Старейшая бобринка, Александра Михайловна Добротворцева, отпраздновала давеча сто третий год рождения. Муж ее давно умер — он не был долгожителем, прожил всего семьдесят лет, — а сама она и теперь твердо помнит, и как ломали бобринскую церковь, и как ликвидировали безграмотность, и даже как отменили трудодни. Но воспоминания у нее отрывочные, записывать за ней трудно. Лучше всего ей почему-то запомнилось, как ей, шестилетней (дело было, стало быть, в 1908 году, в год восьмидесятилетия Льва Толстого), отец вдруг привез из города сахарную голову, небольшую, желтую, с картинкой, изображавшей сцены из истории. Сахарную голову эту долго не ели, потом только (детей в семье было пятеро) месяца три лизали по очереди, пока не излизали всю до последнего оглодка, который еще потом мать на свече перетопила в жженый сахар, вроде леденца. Это впечатлило Александру Михайловну настолько, что заслонило даже полет Гагарина, который вызвал в Бобрине большое ликование. Вообще Александра Михайловна почти не помнит, что было вчера, и в этом нет необходимости, потому что вчера ведь было все то же самое. И завтра то же самое. Даже если Москва перестанет существовать, в Бобрине ничего не изменится. Человек тут консервируется. Племяннице Александры Михайловны, которая приехала сюда ухаживать за ней из-под Воронежа в пятидесятилетнем возрасте, сейчас семьдесят. Но выглядит она все равно на пятьдесят, несмотря на все трудности деревенской жизни. И кофточка, которую она демонстрировала фотографу Бурлаку, — шестидесятых годов, по тогдашней яркой моде; но еще носится.
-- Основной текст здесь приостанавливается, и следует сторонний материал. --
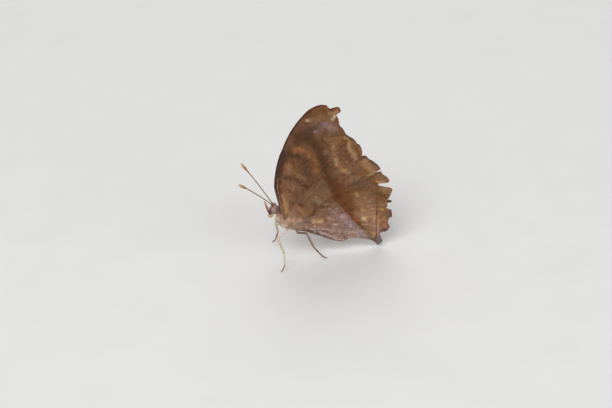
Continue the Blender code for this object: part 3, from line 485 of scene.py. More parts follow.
def forewing_layer(u, v):
    """Distance of the forewing from the middle plane, spread round the body at its root."""
    along, height = axis_distance(u, v)
    thorax = section_at(THORAX_SECTIONS, np.maximum(along, THORAX_WIDEST))[0]
    abdomen = section_at(ABDOMEN_SECTIONS, along)[0]
    half_width = np.where(along < WAIST, thorax, abdomen)
    half_width = half_width * (1.0 - smoothstep((along - TAIL_END + 1.0) / TAIL_FADE))
    room = WAIST_ROOM * np.exp(-((along - WAIST) / WAIST_LENGTH) ** 2)
    spread = half_width + room + 0.5 * GAP
    return FORE_LAYER + spread * np.exp(-(height / FLARE_REACH) ** 2)


def hindwing_layer(u, v):
    """The hindwing lies over the forewing and steps in to the body below its inner edge."""
    edge_a, edge_b = Vector(FOREWING_OUTLINE[-1][:2]), Vector(FOREWING_OUTLINE[-3][:2])
    way = (edge_b - edge_a).normalized()
    below = (u - edge_a.x) * way.y - (v - edge_a.y) * way.x
    width = STEP_WIDTH + STEP_WIDENING * np.maximum(u, 0.0)
    return forewing_layer(u, v) + LAYER_PITCH * (1.0 - smoothstep((below - STEP_START) / width))


def trace_outline(nodes):
    """Close points along an outline whose edges are straight or, by their bulge, arcs."""
    points = []
    for index, (u, v, bulge) in enumerate(nodes):
        start = Vector((u, v))
        chord = Vector(nodes[(index + 1) % len(nodes)][:2]) - start
        left = Vector((-chord.y, chord.x)) * 0.5
        steps = max(1, round(chord.length / EDGE_STEP))
        for step in range(steps):
            t = step / steps
            points.append(start + chord * t + left * (4.0 * t * (1.0 - t) * bulge))
    return np.array(points)


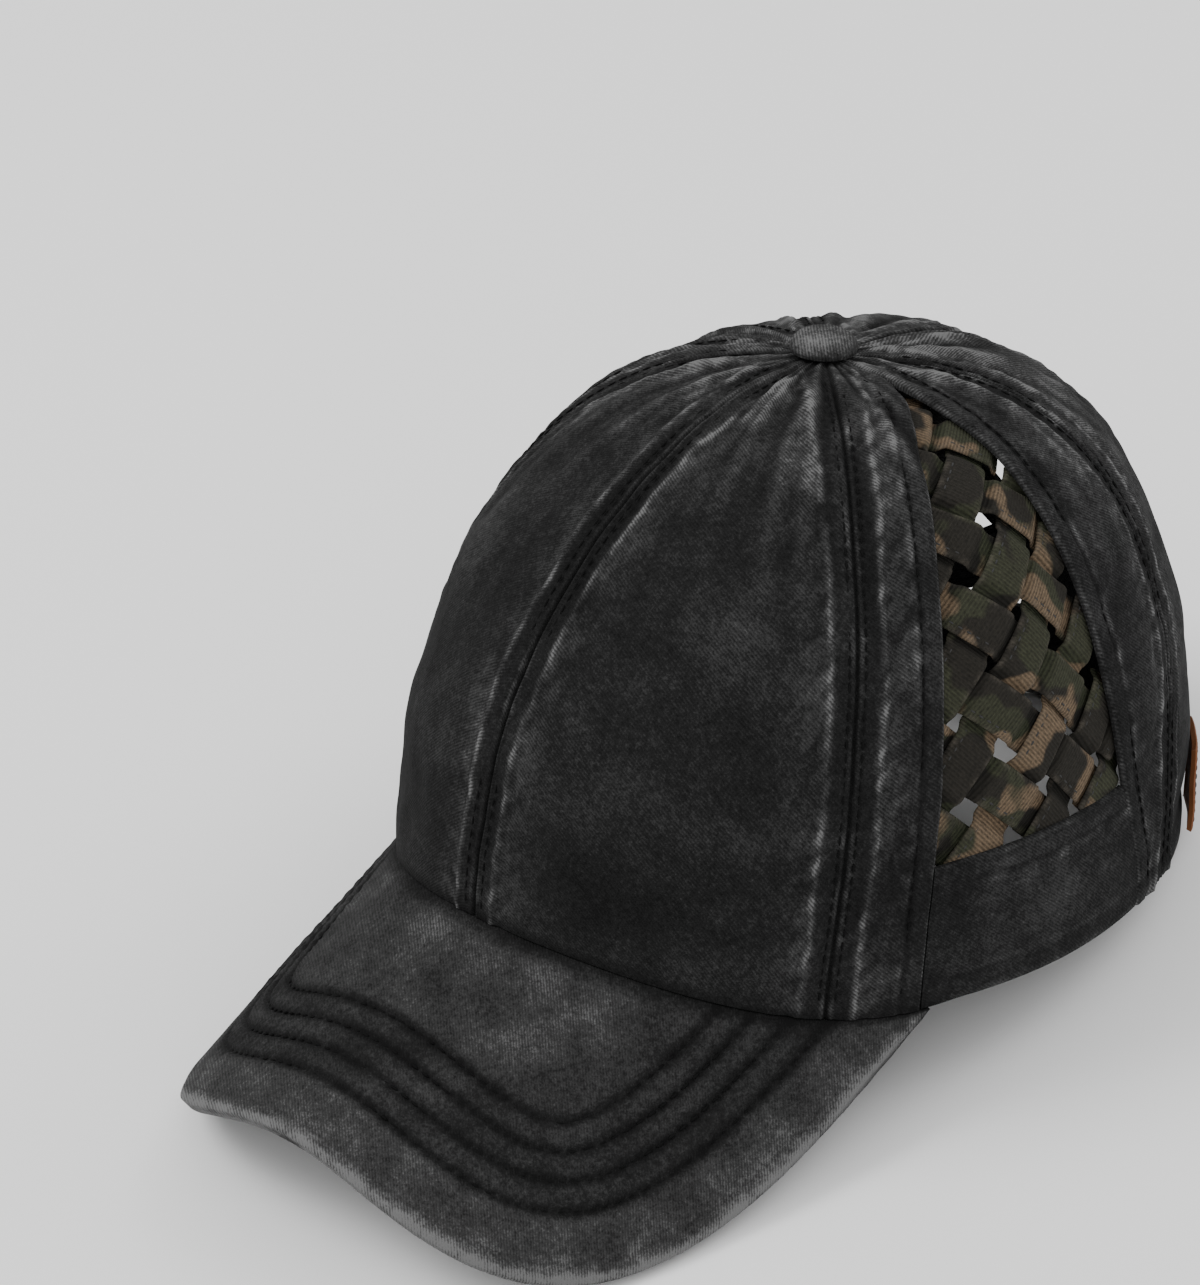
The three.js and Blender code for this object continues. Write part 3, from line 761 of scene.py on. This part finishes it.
def visorTop(u, v):
    side, root = visorShares(u, v)
    flat, _ = visorPoint(side, root, np.zeros_like(u))
    away, along = edgeDistance(flat)
    calm = smooth((1 - root) * 6)
    drift = wander(flat, 26, 26)
    bunch = bunched(along, visorFace["gather"], 2.2 * drift)
    height = -visorFace["layer"] * 1.6 * rolled(away, visorFace["round"])
    wear = 0.08 * wander(flat, 21, 23) + 0.04 * wander(flat, 7, 24)
    for row in visorFace["rows"]:
        gap = away - row - 0.12 * drift
        height -= visorFace["groove"] * hump(gap, 0.9) * (0.65 + 0.6 * bunch) * calm
        height += visorFace["puff"] * hump(np.abs(gap) - 2.0, 1.3) * (bunch - 0.4) * calm
        wear += 0.07 * hump(np.abs(gap) - 2.6, 0.9) * bunch - 0.45 * hump(gap, 1.1) * (0.6 + 0.5 * bunch)
    first, last = visorFace["rows"][0], visorFace["rows"][-1]
    inRows = smooth((away - first + 3) / 3) * (1 - smooth((away - last) / 4))
    height -= 0.25 * hump(away - visorFace["edgeStitch"], 0.5) * calm
    height += (0.28 * wander(flat, 34, 21) * smooth(away / 14) + 0.08 * wander(flat, 9, 22)) * calm
    speck = np.clip(0.6 + 0.45 * wander(flat, 4, 27), 0, 1.2)
    wear += visorFace["rim"] * hump(away - 0.7, 1.1) * (0.75 + 0.25 * speck) + 0.25 * hump(away - 2.5, 3.4)
    wear += 0.12 * smooth((away - 38) / 16) + 0.1 * hump(away - 9, 5) - 0.16 * inRows
    # painted shade: darker towards the root, where the visor meets the crown's wall; a little darker along the edge
    # stitch row too
    wear -= 0.4 * smooth(1 - (1 - root) * 14) + 0.1 * hump(away - visorFace["edgeStitch"], 0.6)
    points, _ = visorPoint(side, root, -height)
    inner, _ = visorPoint(side, root, np.full_like(u, visor["wall"] - 0.1))
    return points, {"wear": wear, "cloth": flat[:, :2] * (1, 1.18), "inner": inner}


# The under cover faces down, so its grid runs the other way round.
def visorUnder(u, v):
    side, root = visorShares(1 - u, v)
    flat, _ = visorPoint(side, root, np.zeros_like(u))
    away, _ = edgeDistance(flat)
    under = 2 * visor["wall"] + 0.1 - 0.5 * rolled(away, 1.8)
    for row in visorFace["rows"]:
        under -= 0.4 * hump(away - row, 0.7)
    wear = 0.75 * hump(away, 1.1) + 0.1 * wander(flat, 22, 25)
    points, _ = visorPoint(side, root, under)
    inner, _ = visorPoint(side, root, np.full_like(u, visor["wall"] + 0.05))
    return points, {"wear": wear, "cloth": flat[:, :2] * (1, 1.18), "inner": inner}


sewnSheet("visor_top_cloth", 200, 92, visorTop, visor["wall"], "visor", "visor_twill", "visor_top_cover")
sewnSheet("visor_under_cloth", 160, 60, visorUnder, visor["wall"], "visor", "visor_twill", "visor_under_cover")

sideSteps, rootSteps = visorFace["steps"]
rowSides, rowRoots = np.meshgrid(np.linspace(-1, 1, sideSteps), np.linspace(0, 1, rootSteps), indexing="ij")
rowPoints, _ = visorPoint(rowSides.ravel(), rowRoots.ravel(), np.zeros(rowSides.size))
rowAway = edgeDistance(rowPoints)[0].reshape(rowSides.shape)


# The points at one distance from the edge, where the visor is deep enough to have them.
def visorRow(away):
    deep = [index for index, column in enumerate(rowAway) if column.max() > away and column.argmax() > 3]
    roots = np.array([np.interp(away, np.maximum.accumulate(rowAway[index]), rowRoots[0]) for index in deep])
    keep = roots < visorFace["hidden"]
    return visorPoint(rowSides[deep, 0][keep], roots[keep], np.zeros(keep.sum()))


for number, away in enumerate(visorFace["rows"]):
    path, normals = visorRow(away)
    stitchRow(f"visor_stitches_{number + 1}", path - normals * (visorFace["groove"] - 0.1), normals,
              "darkThread", "visor_twill", wide=0.36)
print("visor done")

# Button: a cloth dome over a round shell.
button = {
    "radius": 7.8, "height": 4.6, "squareness": 0.55, "seat": crown["height"] + 0.06, "skirt": 0.9,
    "pinch": 0.35, "puff": 0.12, "ripple": 0.05, "most": 0.2, "worn": 0.62, "least": 0.05, "fade": 90,
}
bm = bmesh.new()
bmesh.ops.create_uvsphere(bm, u_segments=96, v_segments=64, radius=1.0)
for vertex in bm.verts:
    flat, level = math.hypot(vertex.co.x, vertex.co.y), vertex.co.z
    turn = math.atan2(vertex.co.y, vertex.co.x)
    puff = (button["puff"] * math.sin(turn * 3 + 1) + button["ripple"] * math.sin(turn * 7)) * flat
    height = max(level, 0) * (button["height"] + puff) + button["skirt"] * (1 + min(level, 0))
    height = min(height, button["height"] + button["most"])
    outward = button["radius"] * min(flat, 1) ** button["squareness"]
    outward -= button["pinch"] * math.exp(-((height - button["skirt"]) / 0.4) ** 2)
    spot = np.array([math.cos(turn) * outward, crown["setback"] + math.sin(turn) * outward,
                     button["seat"] + height])
    vertex.co = Vector(toFloor(spot))
buttonMesh = meshFrom(bm, "button_cloth")
buttonPiece = addObject("button_cloth", buttonMesh)
spots = pointsOf(buttonMesh)
wear = button["worn"] - (spots[:, 2].max() - spots[:, 2]) * button["fade"]
markCloth(buttonMesh, np.clip(wear, button["least"], button["worn"]), spots[:, :2])
settle(buttonPiece, None, 70)
finishPiece(buttonPiece, "button", "button_twill", "button")
print("button done")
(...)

На вопрос о том, почему подавляющее большинство местного населения так застыло и сможет, по-видимому, существовать вечно, разные люди отвечают по-разному. Одни говорят, что под Вологдой отличная экология — ничто не дымит, не коптит и не газует. Другие уверены, что здешние жители ведут здоровый образ жизни: отапливаются буржуйками сорок первого года (газ только в баллонах, его привозят раз в полгода), много работают на свежем воздухе, почти не пьют, а если пьют, то экологически чистый самогон. Мне кажется, что именно так и должна выглядеть страна, где живут бессмертные люди, — без вчерашнего дня, без завтрашнего, без истории. В полном самозабвении.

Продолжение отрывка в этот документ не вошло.